(Written instruction):
Can the data below be echoed back word for word?

-.-.-

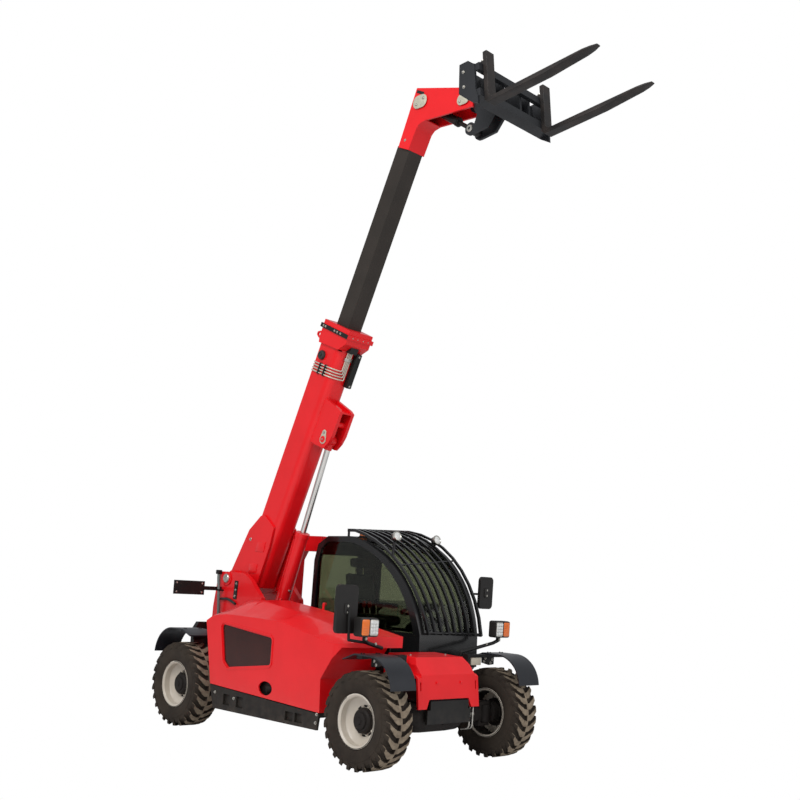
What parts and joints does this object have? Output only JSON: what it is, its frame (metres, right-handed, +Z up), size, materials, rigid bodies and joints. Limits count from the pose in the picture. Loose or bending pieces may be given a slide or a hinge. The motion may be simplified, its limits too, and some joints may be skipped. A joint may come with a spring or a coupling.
{
  "type": "compact telescopic handler",
  "caption": "Compact telescopic handler: four-wheel-steer chassis, side cab, two-stage boom raised and run out, tilting carriage with pallet forks.",
  "frame": {"origin": "on the ground under the middle of the whole machine's box, forks included, on the boom's centre plane", "axes": "+X forward, +Y to the machine's left, where the cab is, +Z up"},
  "size_m": [4.8947, 2.23, 6.2341],
  "materials": {
    "red_paint": "glossy red paint",
    "black_paint": "satin black paint",
    "gloss_black": "gloss black paint",
    "boom_grey": "dark brown-grey paint",
    "dark_grey": "satin dark grey paint",
    "fender_plastic": "moulded black plastic",
    "chrome_rod": "polished chrome",
    "cast": "painted casting",
    "fork_steel": "worn black paint",
    "tinted_glass": "tinted safety glass",
    "seat_fabric": "black fabric",
    "amber": "amber lens",
    "lamp": "lamp lens",
    "tyre": "black rubber",
    "rim_silver": "silver-grey paint"
  },
  "bodies": {
    "chassis": {"chassis_frame": "black_paint", "boom_tower": "red_paint", "front_axle": "black_paint", "rear_axle": "black_paint", "bonnet": "red_paint", "side_skirt": "dark_grey", "fuel_tank": "black_paint", "engine_block": "cast", "fenders": "fender_plastic", "lamp_arms": "black_paint", "drive_lamps": "lamp", "mirrors": "black_paint", "cab_shell": "gloss_black", "cab_roof": "gloss_black", "cab_glass": "tinted_glass", "cab_guard": "gloss_black", "cab_brace": "red_paint", "seat": "seat_fabric", "steering_column": "black_paint", "counterweight": "red_paint", "plate_bracket": "black_paint", "beacon": "amber"},
    "hood": {"engine_hood": "red_paint", "hood_window": "tinted_glass"},
    "door": {"door_frame": "gloss_black", "door_glass": "tinted_glass"},
    "boom": {"boom_outer": "red_paint"},
    "boom_slide": {"boom_inner": "boom_grey"},
    "carriage": {"fork_carriage": "dark_grey"},
    "fork_right": {"fork_right": "fork_steel"},
    "fork_left": {"fork_left": "fork_steel"},
    "lift_barrel": {"lift_barrel": "red_paint"},
    "lift_rod": {"lift_rod": "chrome_rod"},
    "tilt_barrel": {"tilt_barrel": "black_paint"},
    "tilt_rod": {"tilt_rod": "chrome_rod"},
    "knuckle_front_right": {"knuckle_front_right": "black_paint"},
    "wheel_front_right": {"tyre_front_right": "tyre", "rim_front_right": "rim_silver"},
    "knuckle_front_left": {"knuckle_front_left": "black_paint"},
    "wheel_front_left": {"tyre_front_left": "tyre", "rim_front_left": "rim_silver"},
    "knuckle_rear_right": {"knuckle_rear_right": "black_paint"},
    "wheel_rear_right": {"tyre_rear_right": "tyre", "rim_rear_right": "rim_silver"},
    "knuckle_rear_left": {"knuckle_rear_left": "black_paint"},
    "wheel_rear_left": {"tyre_rear_left": "tyre", "rim_rear_left": "rim_silver"}
  },
  "joints": [
    {"name": "boom_lift", "type": "hinge", "parent": "chassis", "child": "boom", "pos_m": [-2.068, 0, 1.454], "axis": [0, 1, 0], "range_deg": [-1, 68.8]},
    {"name": "boom_extend", "type": "slide", "parent": "boom", "child": "boom_slide", "axis": [0.3935, 0, 0.9193], "range_m": [-1.72, 0]},
    {"name": "carriage_tilt", "type": "hinge", "parent": "boom_slide", "child": "carriage", "pos_m": [0.735, 0, 5.955], "axis": [0, -1, 0], "range_deg": [-50, 48]},
    {"name": "fork_right_shift", "type": "slide", "parent": "carriage", "child": "fork_right", "axis": [0, -1, 0], "range_m": [-0.28, 0.03]},
    {"name": "fork_left_shift", "type": "slide", "parent": "carriage", "child": "fork_left", "axis": [0, 1, 0], "range_m": [-0.28, 0.03]},
    {"name": "lift_barrel_swing", "type": "hinge", "parent": "chassis", "child": "lift_barrel", "pos_m": [-1.611, 0, 0.827], "axis": [0, 1, 0], "range_deg": [-1.1, 68.6]},
    {"name": "lift_rod_slide", "type": "slide", "parent": "lift_barrel", "child": "lift_rod", "axis": [0.322, 0, 0.9467], "range_m": [-0.88, 0.015]},
    {"name": "tilt_barrel_swing", "type": "hinge", "parent": "boom_slide", "child": "tilt_barrel", "pos_m": [0.167, 0, 6.081], "axis": [0, -1, 0], "range_deg": [-13.2, 12.8]},
    {"name": "tilt_rod_slide", "type": "slide", "parent": "tilt_barrel", "child": "tilt_rod", "axis": [0.8426, 0, -0.5386], "range_m": [-0.17, 0.165]},
    {"name": "hood_hinge", "type": "hinge", "parent": "chassis", "child": "hood", "pos_m": [-0.55, -0.29, 1.29], "axis": [-1, 0, 0], "range_deg": [0, 60]},
    {"name": "door_hinge", "type": "hinge", "parent": "chassis", "child": "door", "pos_m": [-0.977, 0.85, 1.27], "axis": [0, 0, 1], "range_deg": [0, 90]},
    {"name": "steer_front_right", "type": "hinge", "parent": "chassis", "child": "knuckle_front_right", "pos_m": [0.7775, -0.64, 0.406], "axis": [0, 0, 1], "range_deg": [-30, 30]},
    {"name": "spin_front_right", "type": "hinge", "parent": "knuckle_front_right", "child": "wheel_front_right", "pos_m": [0.7775, -0.791, 0.406], "axis": [0, 1, 0], "continuous": true},
    {"name": "steer_front_left", "type": "hinge", "parent": "chassis", "child": "knuckle_front_left", "pos_m": [0.7775, 0.64, 0.406], "axis": [0, 0, 1], "range_deg": [-30, 30]},
    {"name": "spin_front_left", "type": "hinge", "parent": "knuckle_front_left", "child": "wheel_front_left", "pos_m": [0.7775, 0.791, 0.406], "axis": [0, 1, 0], "continuous": true},
    {"name": "steer_rear_right", "type": "hinge", "parent": "chassis", "child": "knuckle_rear_right", "pos_m": [-1.8775, -0.64, 0.406], "axis": [0, 0, 1], "range_deg": [-30, 30]},
    {"name": "spin_rear_right", "type": "hinge", "parent": "knuckle_rear_right", "child": "wheel_rear_right", "pos_m": [-1.8775, -0.791, 0.406], "axis": [0, 1, 0], "continuous": true},
    {"name": "steer_rear_left", "type": "hinge", "parent": "chassis", "child": "knuckle_rear_left", "pos_m": [-1.8775, 0.64, 0.406], "axis": [0, 0, 1], "range_deg": [-30, 30]},
    {"name": "spin_rear_left", "type": "hinge", "parent": "knuckle_rear_left", "child": "wheel_rear_left", "pos_m": [-1.8775, 0.791, 0.406], "axis": [0, 1, 0], "continuous": true}
  ],
  "couplings": [
    {"joint": "lift_barrel_swing", "follows": "boom_lift", "ratio": 0.99292},
    {"joint": "lift_rod_slide", "follows": "boom_lift", "m_per_rad": -0.72999},
    {"joint": "tilt_barrel_swing", "follows": "carriage_tilt", "ratio": 0.2572},
    {"joint": "tilt_rod_slide", "follows": "carriage_tilt", "m_per_rad": 0.1923},
    {"joint": "steer_front_left", "follows": "steer_front_right", "ratio": 1},
    {"joint": "steer_rear_left", "follows": "steer_rear_right", "ratio": 1}
  ]
}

-.-.-

(Correct response):
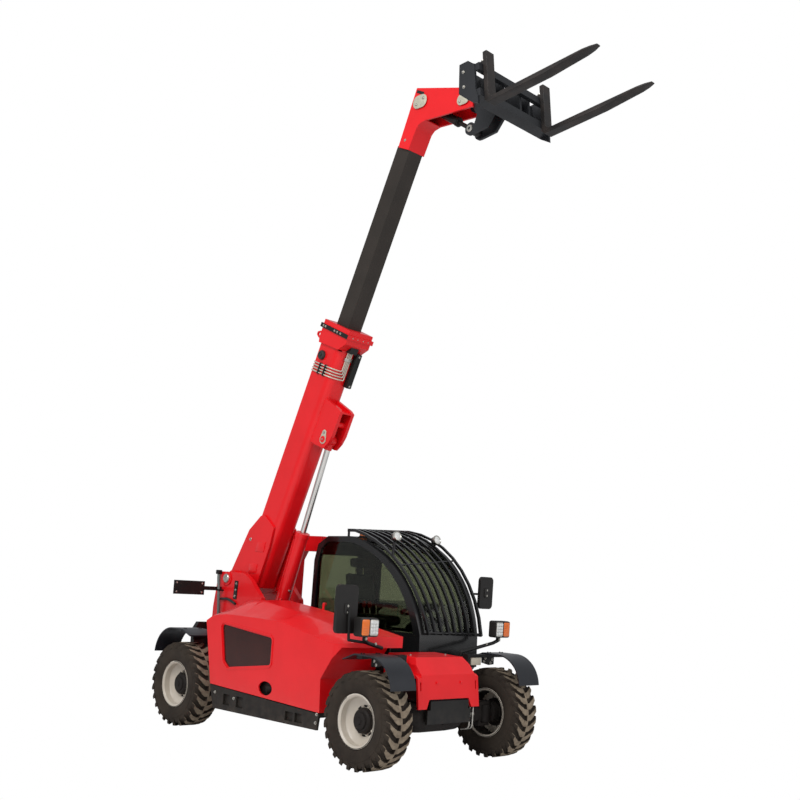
What parts and joints does this object have? Output only JSON: what it is, its frame (metres, right-handed, +Z up), size, materials, rigid bodies and joints. Limits count from the pose in the picture. Loose or bending pieces may be given a slide or a hinge. The motion may be simplified, its limits too, and some joints may be skipped. A joint may come with a spring or a coupling.
{
  "type": "compact telescopic handler",
  "caption": "Compact telescopic handler: four-wheel-steer chassis, side cab, two-stage boom raised and run out, tilting carriage with pallet forks.",
  "frame": {"origin": "on the ground under the middle of the whole machine's box, forks included, on the boom's centre plane", "axes": "+X forward, +Y to the machine's left, where the cab is, +Z up"},
  "size_m": [4.8947, 2.23, 6.2341],
  "materials": {
    "red_paint": "glossy red paint",
    "black_paint": "satin black paint",
    "gloss_black": "gloss black paint",
    "boom_grey": "dark brown-grey paint",
    "dark_grey": "satin dark grey paint",
    "fender_plastic": "moulded black plastic",
    "chrome_rod": "polished chrome",
    "cast": "painted casting",
    "fork_steel": "worn black paint",
    "tinted_glass": "tinted safety glass",
    "seat_fabric": "black fabric",
    "amber": "amber lens",
    "lamp": "lamp lens",
    "tyre": "black rubber",
    "rim_silver": "silver-grey paint"
  },
  "bodies": {
    "chassis": {"chassis_frame": "black_paint", "boom_tower": "red_paint", "front_axle": "black_paint", "rear_axle": "black_paint", "bonnet": "red_paint", "side_skirt": "dark_grey", "fuel_tank": "black_paint", "engine_block": "cast", "fenders": "fender_plastic", "lamp_arms": "black_paint", "drive_lamps": "lamp", "mirrors": "black_paint", "cab_shell": "gloss_black", "cab_roof": "gloss_black", "cab_glass": "tinted_glass", "cab_guard": "gloss_black", "cab_brace": "red_paint", "seat": "seat_fabric", "steering_column": "black_paint", "counterweight": "red_paint", "plate_bracket": "black_paint", "beacon": "amber"},
    "hood": {"engine_hood": "red_paint", "hood_window": "tinted_glass"},
    "door": {"door_frame": "gloss_black", "door_glass": "tinted_glass"},
    "boom": {"boom_outer": "red_paint"},
    "boom_slide": {"boom_inner": "boom_grey"},
    "carriage": {"fork_carriage": "dark_grey"},
    "fork_right": {"fork_right": "fork_steel"},
    "fork_left": {"fork_left": "fork_steel"},
    "lift_barrel": {"lift_barrel": "red_paint"},
    "lift_rod": {"lift_rod": "chrome_rod"},
    "tilt_barrel": {"tilt_barrel": "black_paint"},
    "tilt_rod": {"tilt_rod": "chrome_rod"},
    "knuckle_front_right": {"knuckle_front_right": "black_paint"},
    "wheel_front_right": {"tyre_front_right": "tyre", "rim_front_right": "rim_silver"},
    "knuckle_front_left": {"knuckle_front_left": "black_paint"},
    "wheel_front_left": {"tyre_front_left": "tyre", "rim_front_left": "rim_silver"},
    "knuckle_rear_right": {"knuckle_rear_right": "black_paint"},
    "wheel_rear_right": {"tyre_rear_right": "tyre", "rim_rear_right": "rim_silver"},
    "knuckle_rear_left": {"knuckle_rear_left": "black_paint"},
    "wheel_rear_left": {"tyre_rear_left": "tyre", "rim_rear_left": "rim_silver"}
  },
  "joints": [
    {"name": "boom_lift", "type": "hinge", "parent": "chassis", "child": "boom", "pos_m": [-2.068, 0, 1.454], "axis": [0, 1, 0], "range_deg": [-1, 68.8]},
    {"name": "boom_extend", "type": "slide", "parent": "boom", "child": "boom_slide", "axis": [0.3935, 0, 0.9193], "range_m": [-1.72, 0]},
    {"name": "carriage_tilt", "type": "hinge", "parent": "boom_slide", "child": "carriage", "pos_m": [0.735, 0, 5.955], "axis": [0, -1, 0], "range_deg": [-50, 48]},
    {"name": "fork_right_shift", "type": "slide", "parent": "carriage", "child": "fork_right", "axis": [0, -1, 0], "range_m": [-0.28, 0.03]},
    {"name": "fork_left_shift", "type": "slide", "parent": "carriage", "child": "fork_left", "axis": [0, 1, 0], "range_m": [-0.28, 0.03]},
    {"name": "lift_barrel_swing", "type": "hinge", "parent": "chassis", "child": "lift_barrel", "pos_m": [-1.611, 0, 0.827], "axis": [0, 1, 0], "range_deg": [-1.1, 68.6]},
    {"name": "lift_rod_slide", "type": "slide", "parent": "lift_barrel", "child": "lift_rod", "axis": [0.322, 0, 0.9467], "range_m": [-0.88, 0.015]},
    {"name": "tilt_barrel_swing", "type": "hinge", "parent": "boom_slide", "child": "tilt_barrel", "pos_m": [0.167, 0, 6.081], "axis": [0, -1, 0], "range_deg": [-13.2, 12.8]},
    {"name": "tilt_rod_slide", "type": "slide", "parent": "tilt_barrel", "child": "tilt_rod", "axis": [0.8426, 0, -0.5386], "range_m": [-0.17, 0.165]},
    {"name": "hood_hinge", "type": "hinge", "parent": "chassis", "child": "hood", "pos_m": [-0.55, -0.29, 1.29], "axis": [-1, 0, 0], "range_deg": [0, 60]},
    {"name": "door_hinge", "type": "hinge", "parent": "chassis", "child": "door", "pos_m": [-0.977, 0.85, 1.27], "axis": [0, 0, 1], "range_deg": [0, 90]},
    {"name": "steer_front_right", "type": "hinge", "parent": "chassis", "child": "knuckle_front_right", "pos_m": [0.7775, -0.64, 0.406], "axis": [0, 0, 1], "range_deg": [-30, 30]},
    {"name": "spin_front_right", "type": "hinge", "parent": "knuckle_front_right", "child": "wheel_front_right", "pos_m": [0.7775, -0.791, 0.406], "axis": [0, 1, 0], "continuous": true},
    {"name": "steer_front_left", "type": "hinge", "parent": "chassis", "child": "knuckle_front_left", "pos_m": [0.7775, 0.64, 0.406], "axis": [0, 0, 1], "range_deg": [-30, 30]},
    {"name": "spin_front_left", "type": "hinge", "parent": "knuckle_front_left", "child": "wheel_front_left", "pos_m": [0.7775, 0.791, 0.406], "axis": [0, 1, 0], "continuous": true},
    {"name": "steer_rear_right", "type": "hinge", "parent": "chassis", "child": "knuckle_rear_right", "pos_m": [-1.8775, -0.64, 0.406], "axis": [0, 0, 1], "range_deg": [-30, 30]},
    {"name": "spin_rear_right", "type": "hinge", "parent": "knuckle_rear_right", "child": "wheel_rear_right", "pos_m": [-1.8775, -0.791, 0.406], "axis": [0, 1, 0], "continuous": true},
    {"name": "steer_rear_left", "type": "hinge", "parent": "chassis", "child": "knuckle_rear_left", "pos_m": [-1.8775, 0.64, 0.406], "axis": [0, 0, 1], "range_deg": [-30, 30]},
    {"name": "spin_rear_left", "type": "hinge", "parent": "knuckle_rear_left", "child": "wheel_rear_left", "pos_m": [-1.8775, 0.791, 0.406], "axis": [0, 1, 0], "continuous": true}
  ],
  "couplings": [
    {"joint": "lift_barrel_swing", "follows": "boom_lift", "ratio": 0.99292},
    {"joint": "lift_rod_slide", "follows": "boom_lift", "m_per_rad": -0.72999},
    {"joint": "tilt_barrel_swing", "follows": "carriage_tilt", "ratio": 0.2572},
    {"joint": "tilt_rod_slide", "follows": "carriage_tilt", "m_per_rad": 0.1923},
    {"joint": "steer_front_left", "follows": "steer_front_right", "ratio": 1},
    {"joint": "steer_rear_left", "follows": "steer_rear_right", "ratio": 1}
  ]
}